The infrastructure and compliance burden is reshaping how organisations architect their agent stacks. Rather than bolting agents onto existing rigid database structures, digital-native startups are redesigning their entire backend systems to support autonomous decision-making at scale. This creates a critical question for established CX operations: are you prepared to justify a multi-year infrastructure overhaul to your CFO when your current ticketing system technically works? The cost isn't just the agent software—it's the observability tools, the security hardening, the audit trails, and the retraining of teams who now need to monitor and intervene in agent decisions rather than handle tickets directly. Yorkshire Building Society's reported gains are real, but they're also the exception; most organisations are discovering that scaling agents requires treating them as mission-critical infrastructure, not as a feature upgrade to your existing platform.

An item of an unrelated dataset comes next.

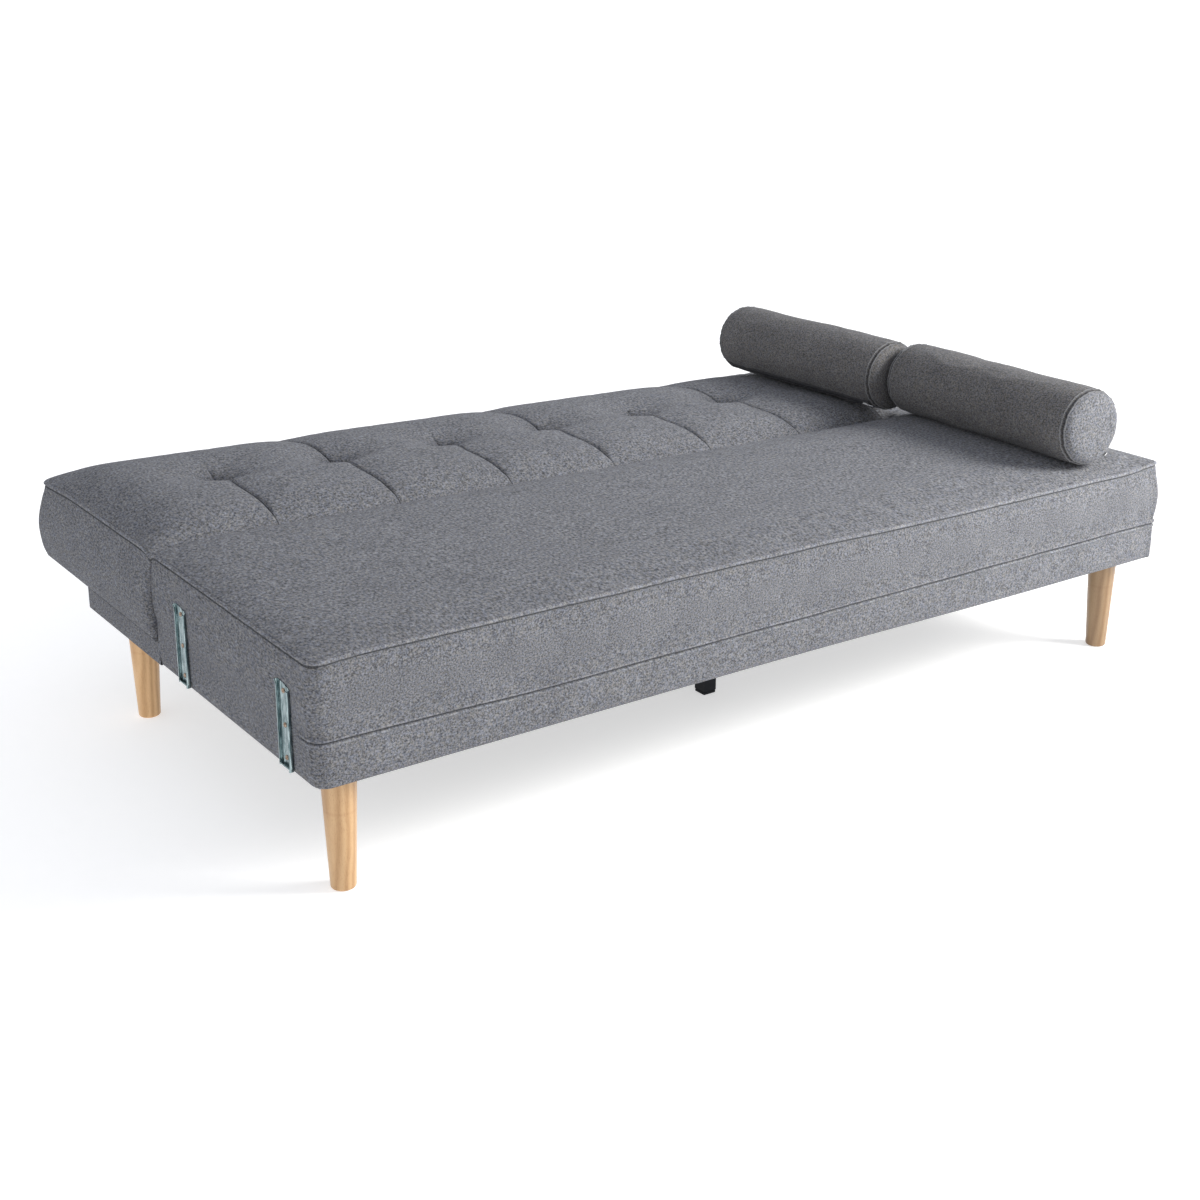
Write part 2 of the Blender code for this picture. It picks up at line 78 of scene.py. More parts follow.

The cultural dimension is where most CX leaders are unprepared. Agents that handle payments, refunds, or sensitive customer data don't just change workflows—they shift accountability and decision-making authority away from human agents. Support teams need clarity on what they're actually responsible for when an agent makes a mistake, and that clarity rarely exists in early deployments. The question isn't whether AI agents improve efficiency; it's whether your organisation has the governance maturity to operate them safely at scale, and whether your team structure can adapt faster than your vendor's roadmap evolves.